Task 2 only: In this setting, the embeddings are fixed, and the focus is on optimizing the CTR model. Participants are not allowed to change the input features, but can optimize the model structure and hyperparameters.

Task 1 & 2: In this setting, both the embeddings and the CTR model are optimized simultaneously. Participants can modify both the embeddings and the CTR model, but no additional features are allowed.

Task1_2

The challenge organizers will reproduce results based on the team’s submitted code and reproducibility guidelines, and the results will be publicly announced on the official website.

Timeline

Task Submission Start: Jan. 24th, 2025 (Delayed to Jan.26)

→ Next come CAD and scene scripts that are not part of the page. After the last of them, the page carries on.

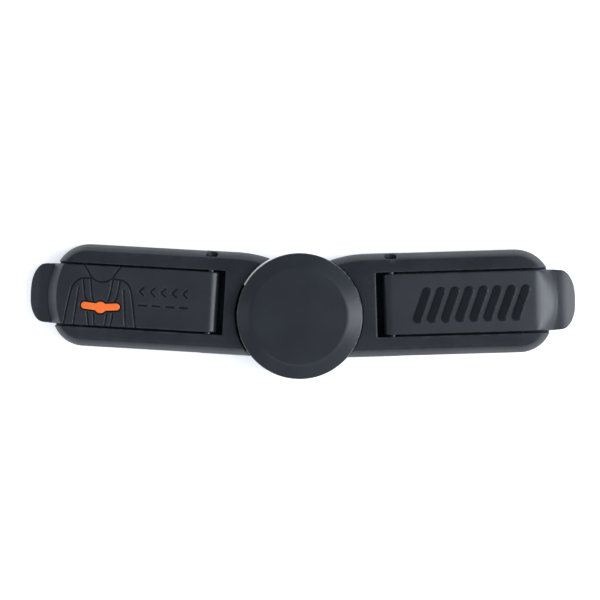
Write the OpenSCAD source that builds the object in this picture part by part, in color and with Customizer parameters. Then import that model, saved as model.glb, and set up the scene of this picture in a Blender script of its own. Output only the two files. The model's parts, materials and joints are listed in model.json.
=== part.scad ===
// Harness chest clip: two strap clamps joined by a tongue and a push-button latch.
// Frame: +X runs along the clip, +Y up the wearer's chest, +Z out of the front.
// The origin is on the button's axis at the rear face.
// Each arm is drawn in its own frame: u runs out along the arm, v across it and z to the front.

/* [Arms] */
// Angle by which each arm rises towards its outer end, in degrees
arm_angle = 2.5; // [0:0.5:4]
// Height of the arms' centreline above the button's axis
arm_offset = 2.6; // [1:0.1:3.5]
// Distance from the button's axis to the outer end of the rails
arm_len = 75.7; // [74:0.1:77]
// Width of an arm across its rear edge
arm_w = 31.3; // [30:0.1:33]
// Height of an arm's front face above the rear face
arm_h = 11; // [10.5:0.1:12]
// Radius of the outer corner on the upper side
corner_r_up = 11; // [9:0.5:12]
// Radius of the outer corner on the lower side
corner_r_low = 10; // [8:0.5:11]
// Radius by which the upper edge falls away towards the button
shoulder_r = 35; // [30:1:45]
// Width of the leaning side face, seen from the front
lean_w = 3.2; // [2:0.1:3.6]

/* [Strap clamp] */
// Thickness of the rear plates
plate_t = 2.4; // [2:0.1:2.4]
// Height of the slot that takes the webbing
slot_h = 3; // [2.6:0.1:3.2]
// Distance from the button's axis to the inner end of the slot
slot_u = 29.7; // [29.7:0.1:31]
// Width of the flap
flap_w = 18.3; // [17:0.1:18.5]
// Gap between the flap and each rail
flap_gap = 0.5; // [0.4:0.05:0.6]
// Thickness of the flap's plate
flap_t = 2.2; // [1.8:0.1:2.4]
// Distance from the button's axis to the tip of the finger tab
tab_end = 83; // [81:0.1:85]
// Thickness of the finger tab
tab_t = 2; // [1.6:0.1:2.4]

/* [Hinges] */
// Distance from the button's axis to a hinge pin
hinge_u = 27.5; // [27:0.1:28]
// Height of a hinge pin above the rear face
hinge_z = 8.4; // [8:0.1:8.6]
// Radius of a hinge pin
pin_r = 1; // [0.8:0.05:1.1]
// Radius of the flap's barrel round the pin
barrel_r = 2.1; // [1.9:0.05:2.2]

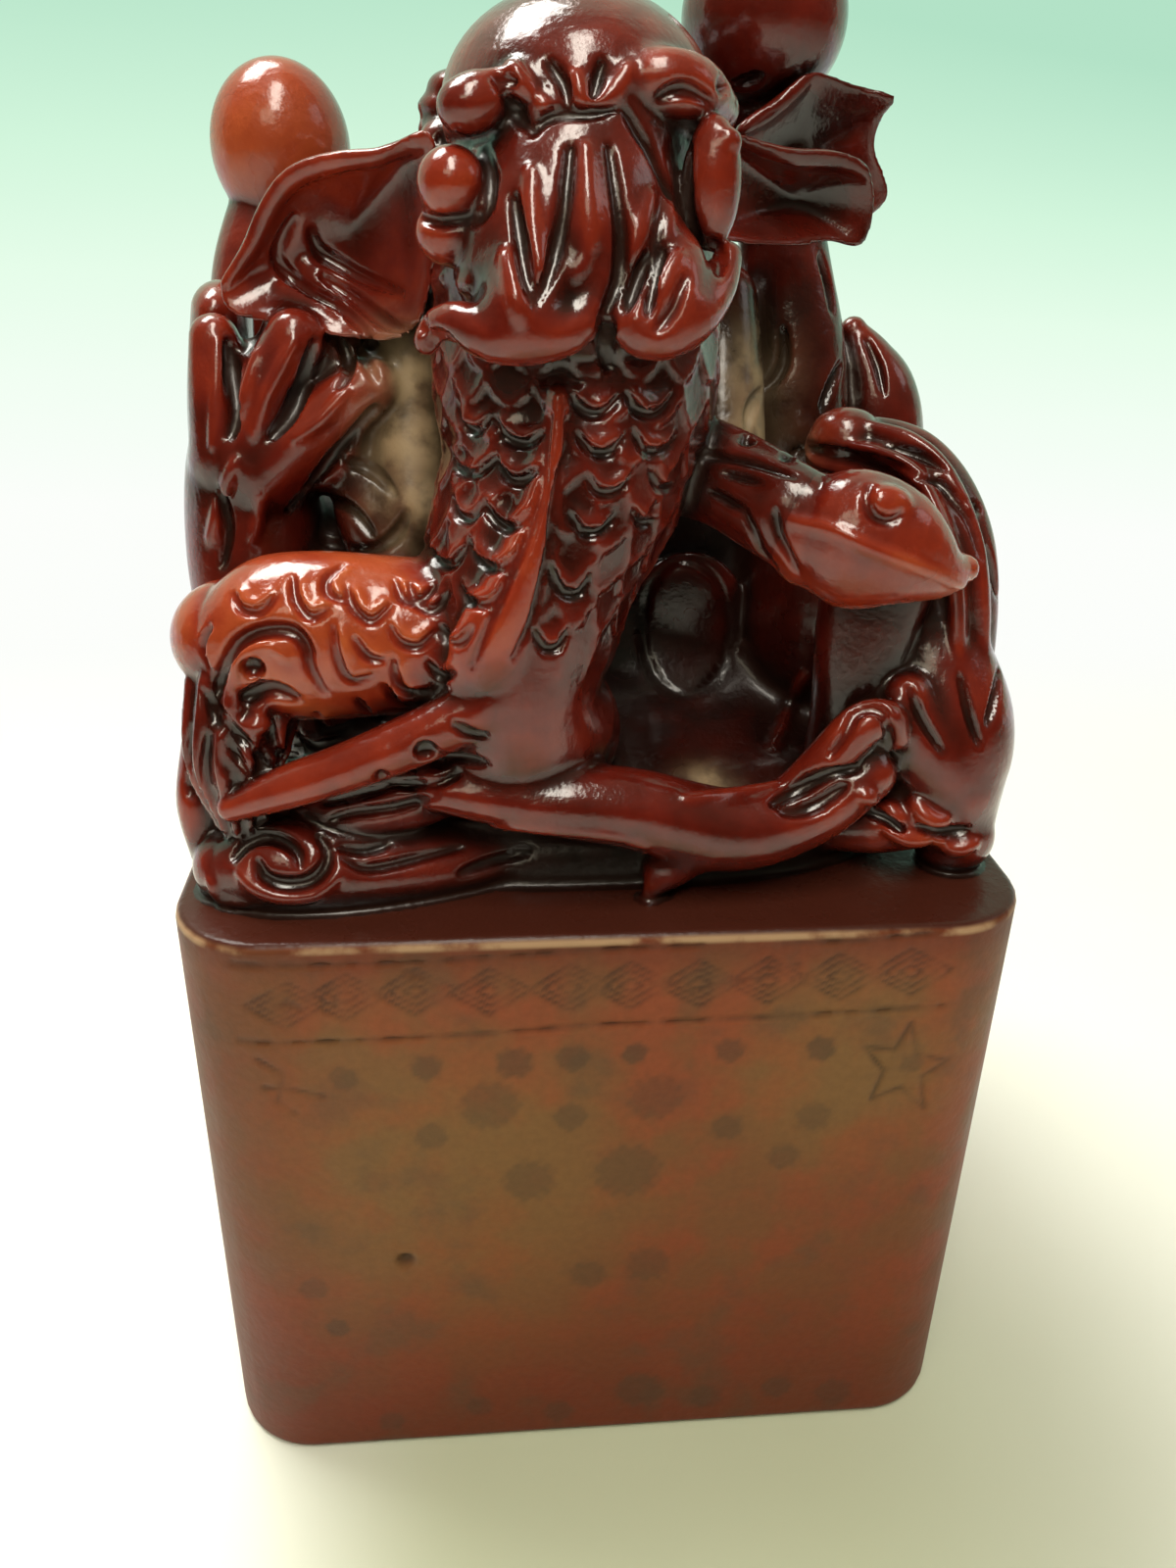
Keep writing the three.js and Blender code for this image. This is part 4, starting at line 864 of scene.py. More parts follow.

Code Submission Start: Mar. 7th, 2025

Final Submission End: Mar. 15th, 2025

Awarded Teams Release: Mar. 18th, 2025

Awards

Participants are required to submit their source code for model reproduction and final award competation. The review panel will reproduce results based on the leaderboard rankings, from highest to lowest. The top three teams in the reproduced results will be awarded as the 1st, 2nd, and 3rd place teams. Additionally, an Embedding Winner and a Model Winner will be selected for Task-1 and Task-2, respectively. If results cannot be reproduced or a team wins multiple awards, the prize will be passed to the next team.

  • 1st Team: 1500 USD
  • 2nd Team: 1000 USD
  • 3rd Team: 500 USD
  • Task-1 Embedding Winner: 500 USD
  • Task-2 Model Winner: 500 USD
  • Travel Award: 1000 USD (awarded to the team selected by the challenge committee given oral presentation on the workshop)

Rules

  1. Awarded teams must comply with relevant open-source licenses and release their competition solutions.
  2. Awarded teams are required to present their solutions either on-site at the workshop or online.
  3. Each player should only take part in only one team. Cheating and plagiarism are not allowed.
  4. Each team can submit 3 solutions every day.

Reference

[1] Yongxin Ni, Yu Cheng, Xiangyan Liu, Junchen Fu, Youhua Li, Xiangnan He, Yongfeng Zhang, Fajie Yuan, A Content-Driven Micro-Video Recommendation Dataset at Scale, Arxiv 2023.